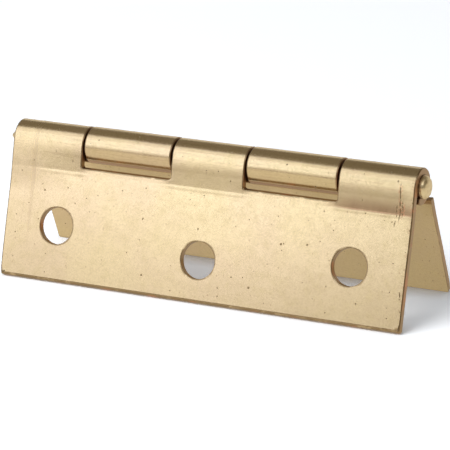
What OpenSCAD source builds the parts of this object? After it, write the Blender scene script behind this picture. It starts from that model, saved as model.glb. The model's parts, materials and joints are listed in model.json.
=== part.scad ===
// Pressed brass butt hinge with five knuckles, standing like a tent on the free edges of its leaves.
// X runs along the pin, the three-knuckle leaf leans towards -Y, +Z is up.
// The origin is on the ground, straight under the middle of the pin axis.

/* [Leaves] */
// Length of both leaves, along the pin
leaf_length = 75; // [60:0.5:120]
// Distance from the pin axis to a leaf's free edge
leaf_reach = 23.9; // [19:0.1:40]
// Thickness of the brass sheet
sheet_t = 1.15; // [0.9:0.05:1.5]
// How far a leaf's outer face is set in from the outside of its knuckles
swage = 0.45; // [0.2:0.05:0.7]
// Distance from the outside of the knuckles down to the crease where the flat leaf begins
crease_drop = 1.9; // [1.6:0.1:3]
// Corner radius at the two free corners of a leaf
corner_r = 0.6; // [0.2:0.1:2]
// Rounding that the shears leave on the outer side of the free edge
edge_round = 0.5; // [0.1:0.05:0.8]

/* [Knuckles] */
// Length of each knuckle on the three-knuckle leaf
knuckle_len = 13.6; // [10:0.1:17]
// Gap between neighbouring knuckles
knuckle_gap = 0.3; // [0.2:0.05:0.6]
// Angle of the curl's end past straight down, towards its own leaf
seam_angle = 16; // [0:1:24]
// Room between a knuckle and the notch in the three-knuckle leaf
notch_room_three = 1; // [0.6:0.05:2]
// Room between a knuckle and the notch in the two-knuckle leaf
notch_room_two = 1.35; // [0.6:0.05:2]
// Corner radius at the bottom of the notches
notch_r = 0.4; // [0.1:0.1:1]

/* [Pin] */
// Pin diameter, and the bore of the three knuckles that grip it
pin_d = 3.9; // [3:0.05:5]
// Radial clearance between the pin and the two knuckles that turn on it
turning_clearance = 0.06; // [0.03:0.01:0.1]
// Length of full pin that shows past each end of the knuckles
pin_proud = 0.4; // [0.2:0.1:1]
// Height of the dome on the pin's head end
dome_h = 0.8; // [0.4:0.1:1.5]
// Length of the tapered point on the pin's other end
point_len = 1.6; // [1:0.1:3]
// Diameter of the point's blunt tip
point_tip_d = 0.7; // [0.3:0.1:1.5]
// Chamfer at the mouth of the two outermost knuckles
mouth_chamfer = 0.15; // [0.05:0.05:0.3]

/* [Screw holes] */
// Diameter of the punched screw holes
hole_d = 6.25; // [4:0.05:7]
// Distance from a leaf's ends to the centres of its outer holes
hole_end_margin = 10.05; // [6:0.05:15]
// Distance from the free edge to the centres of the outer holes
outer_hole_margin = 9.5; // [6:0.1:12]
// Distance from the free edge to the centre of the middle hole
middle_hole_margin = 7.1; // [5:0.1:10]

/* [Stance] */
// Angle between the leaves as the hinge stands
open_angle = 40; // [20:1:90]

/* [Hidden] */
$fn = 96;

half_length = leaf_length / 2;
pin_r = pin_d / 2;
knuckle_r = pin_r + sheet_t;
turning_bore_r = pin_r + turning_clearance;
// Distance of a leaf's outer and inner faces from the pin axis
outer_plane = knuckle_r - swage;
inner_plane = outer_plane - sheet_t;
crease_reach = knuckle_r + crease_drop;
hole_pitch = half_length - hole_end_margin;
// X where the first knuckle of the three-knuckle leaf ends, and where its middle one does
end_knuckle_x = half_length - knuckle_len;
mid_knuckle_x = knuckle_len / 2;

// The swage leans in at this angle, between a wide bend under the knuckle and a tight one at the crease
lean = 9.5;
bend_r = 4;
crease_r = 0.8;
arc_steps = 6;
// Overshoot of the cutting tools
eps = 1;

half_angle = open_angle / 2;
axis_h = leaf_reach * cos(half_angle) - inner_plane * sin(half_angle);

brass = [0.90, 0.80, 0.58];
shaded_brass = [0.74, 0.64, 0.45];
pin_brass = [0.80, 0.71, 0.50];

// The sections are drawn with X as the distance out from the pin axis towards a leaf's outer side,
// and Y as the height above the pin axis. A heading of 0 runs straight down, a positive one leans in.
function outward(heading) = [cos(heading), -sin(heading)];
function arc(centre, radius, from, to) =
    [for (i = [0:arc_steps]) let (a = from + (to - from) * i / arc_steps) centre + radius * outward(a)];

// Length of the leaning stretch, and the distance below the axis at which the swage starts to bend
function lean_len(fall) = (fall - (bend_r + crease_r) * (1 - cos(lean))) / sin(lean);
function bend_reach(fall) = crease_reach - (bend_r + crease_r) * sin(lean) - lean_len(fall) * cos(lean);

// One side of the swage, offset inwards from the sheet's outer face by depth
function swage_side(curl_r, depth) =
    let (
        fall = curl_r - outer_plane,
        bend_centre = [curl_r - bend_r, -bend_reach(fall)],
        crease_centre = [outer_plane + crease_r, -crease_reach]
    )
    concat(
        [[curl_r - depth, 0]],
        arc(bend_centre, bend_r - depth, 0, lean),
        arc(crease_centre, -crease_r - depth, lean, 0)
    );

// The sheet from beside the pin down to the free edge
module strip_section(curl_r) {
    edge_centre = [outer_plane - edge_round, edge_round - leaf_reach];
    inner_side = swage_side(curl_r, sheet_t);
    // A tongue half the sheet's thickness roots the strip in the curl
    tongue = [curl_r - 0.25 * sheet_t, curl_r - 0.75 * sheet_t];
    polygon(concat(
        [[tongue[0], sheet_t], [tongue[0], 0]],
        swage_side(curl_r, 0),
        arc(edge_centre, edge_round, 0, 90),
        [[inner_plane, -leaf_reach]],
        [for (i = [len(inner_side) - 1:-1:0]) inner_side[i]],
        [[tongue[1], 0], [tongue[1], sheet_t]]
    ));
}

// The curl round the pin, open at the seam beside the strip
module curl_section(bore_r) {
    curl_r = bore_r + sheet_t;
    far = 2 * curl_r;
    difference() {
        circle(r = curl_r);
        circle(r = bore_r);
        polygon([[0, 0], [far, 0], [far, -far], far * outward(90 - seam_angle)]);
    }
}

// The sheet and the curl along the whole length, the leaf's outer side towards +Y
module full_sheet(bore_r) {
    translate([-half_length, 0, 0])
        rotate([90, 0, 90]) {
            linear_extrude(height = leaf_length) curl_section(bore_r);
            linear_extrude(height = leaf_length) strip_section(bore_r + sheet_t);
        }
}

// A straight cut down past the pin from above, reach below the axis, rounded at its bottom corners
module notch(from_x, to_x, reach) {
    width = to_x - from_x;
    depth = reach + knuckle_r + eps;
    thick = 2 * (knuckle_r + eps);
    translate([from_x, thick / 2, -reach])
        rotate([90, 0, 0])
            linear_extrude(height = thick) {
                translate([0, notch_r]) square([width, depth - notch_r]);
                translate([notch_r, 0]) square([width - 2 * notch_r, depth]);
                for (x = [notch_r, width - notch_r]) translate([x, notch_r]) circle(r = notch_r);
            }
}

// What is cut away outside the rounded free corner on one side
module free_corner(side) {
    rotate([90, 0, 0])
        linear_extrude(height = 2 * knuckle_r, center = true)
            difference() {
                translate([side * half_length, -leaf_reach]) square(2 * corner_r, center = true);
                translate([side * (half_length - corner_r), corner_r - leaf_reach]) circle(r = corner_r);
                translate([side * (half_length - 2 * corner_r), -leaf_reach]) square(2 * corner_r, center = true);
                translate([side * half_length, 2 * corner_r - leaf_reach]) square(2 * corner_r, center = true);
            }
}

module screw_hole(x, margin) {
    translate([x, outer_plane - sheet_t / 2, margin - leaf_reach])
        rotate([90, 0, 0])
            cylinder(h = sheet_t + 2 * eps, d = hole_d, center = true);
}

// The cuts that both leaves share
module leaf_cuts() {
    for (side = [-1, 1]) {
        free_corner(side);
        screw_hole(side * hole_pitch, outer_hole_margin);
    }
    screw_hole(0, middle_hole_margin);
}

// Turns a leaf that hangs straight down to where it stands, leaning to one side
module stand(side) {
    translate([0, 0, axis_h]) rotate([side * half_angle, 0, 0]) children();
}

module three_knuckle_leaf() {
    color(brass)
        stand(-1)
            mirror([0, 1, 0])
                difference() {
                    full_sheet(pin_r);
                    leaf_cuts();
                    for (side = [-1, 1]) {
                        near_x = side > 0 ? mid_knuckle_x : -end_knuckle_x;
                        far_x = side > 0 ? end_knuckle_x : -mid_knuckle_x;
                        notch(near_x, far_x, knuckle_r + notch_room_three);
                        // The chamfer round the pin's end
                        translate([side * half_length, 0, 0])
                            rotate([0, -90 * side, 0])
                                cylinder(h = mouth_chamfer, r1 = pin_r + mouth_chamfer, r2 = pin_r);
                    }
                }
}

module two_knuckle_leaf() {
    reach = knuckle_r + notch_room_two;
    color(shaded_brass)
        stand(1)
            difference() {
                full_sheet(turning_bore_r);
                leaf_cuts();
                notch(-half_length - eps, -end_knuckle_x + knuckle_gap, reach);
                notch(-mid_knuckle_x - knuckle_gap, mid_knuckle_x + knuckle_gap, reach);
                notch(end_knuckle_x - knuckle_gap, half_length + eps, reach);
            }
}

// The domed end is at +X and the tapered one at -X
module hinge_pin() {
    straight_half = half_length + pin_proud;
    dome_r = (pin_r * pin_r + dome_h * dome_h) / (2 * dome_h);
    color(pin_brass)
        translate([0, 0, axis_h])
            rotate([0, 90, 0])
                rotate_extrude() {
                    polygon([
                        [0, -straight_half - point_len],
                        [point_tip_d / 2, -straight_half - point_len],
                        [pin_r, -straight_half],
                        [pin_r, straight_half],
                        [0, straight_half]
                    ]);
                    intersection() {
                        translate([0, straight_half + dome_h - dome_r]) circle(r = dome_r);
                        translate([0, straight_half]) square([pin_r, dome_h]);
                    }
                }
}

three_knuckle_leaf();
two_knuckle_leaf();
hinge_pin();
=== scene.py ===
"""A pressed brass butt hinge, standing open like a tent on a pale studio floor.

Everything is in metres in the frame's own axes: the pin runs along X, Z is up, and the
free edges of both leaves stand on Z = 0. Sizes come from the frame where it holds them;
the others are named in millimetres beside the sub-part they belong to.
"""
import json
import logging
import math
from dataclasses import dataclass, field
from enum import Enum
from typing import Any

import bpy
import numpy as np
from mathutils import Matrix, Vector


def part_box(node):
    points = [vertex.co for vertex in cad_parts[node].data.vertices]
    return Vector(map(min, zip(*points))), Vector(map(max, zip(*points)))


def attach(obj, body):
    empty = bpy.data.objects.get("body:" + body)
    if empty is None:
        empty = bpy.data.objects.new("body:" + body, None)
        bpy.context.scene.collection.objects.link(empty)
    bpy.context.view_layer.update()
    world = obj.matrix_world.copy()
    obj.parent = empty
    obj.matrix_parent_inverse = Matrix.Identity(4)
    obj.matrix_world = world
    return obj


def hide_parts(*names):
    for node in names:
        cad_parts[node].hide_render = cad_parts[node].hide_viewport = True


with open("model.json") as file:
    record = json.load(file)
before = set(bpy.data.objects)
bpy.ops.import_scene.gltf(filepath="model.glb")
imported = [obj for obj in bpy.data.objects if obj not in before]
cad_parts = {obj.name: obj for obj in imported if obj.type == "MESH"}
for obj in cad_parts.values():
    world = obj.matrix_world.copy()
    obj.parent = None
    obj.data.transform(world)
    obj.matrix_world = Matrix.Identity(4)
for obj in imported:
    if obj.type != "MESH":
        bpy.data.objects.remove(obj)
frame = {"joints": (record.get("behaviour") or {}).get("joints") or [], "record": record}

LOG = logging.getLogger("butt_hinge")
MM = 0.001
TURN = 2 * math.pi
QUARTER = TURN / 4
TOUCH = 1e-6
Array = np.ndarray
Colour = tuple[float, float, float, float]
Tint = tuple[float, float, float]
Span = tuple[float, float]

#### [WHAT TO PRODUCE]
Return, unchanged, the run of lines above that opens with the line containing "translate([0, straight_half]) square([pin_r, dome_h]);" and closes with the line containing "zip(*points))), Vector(map(max, zip(*points)))". Include both.

#### [TASK RESPONSE]
                        translate([0, straight_half]) square([pin_r, dome_h]);
                    }
                }
}

three_knuckle_leaf();
two_knuckle_leaf();
hinge_pin();
=== scene.py ===
"""A pressed brass butt hinge, standing open like a tent on a pale studio floor.

Everything is in metres in the frame's own axes: the pin runs along X, Z is up, and the
free edges of both leaves stand on Z = 0. Sizes come from the frame where it holds them;
the others are named in millimetres beside the sub-part they belong to.
"""
import json
import logging
import math
from dataclasses import dataclass, field
from enum import Enum
from typing import Any

import bpy
import numpy as np
from mathutils import Matrix, Vector


def part_box(node):
    points = [vertex.co for vertex in cad_parts[node].data.vertices]
    return Vector(map(min, zip(*points))), Vector(map(max, zip(*points)))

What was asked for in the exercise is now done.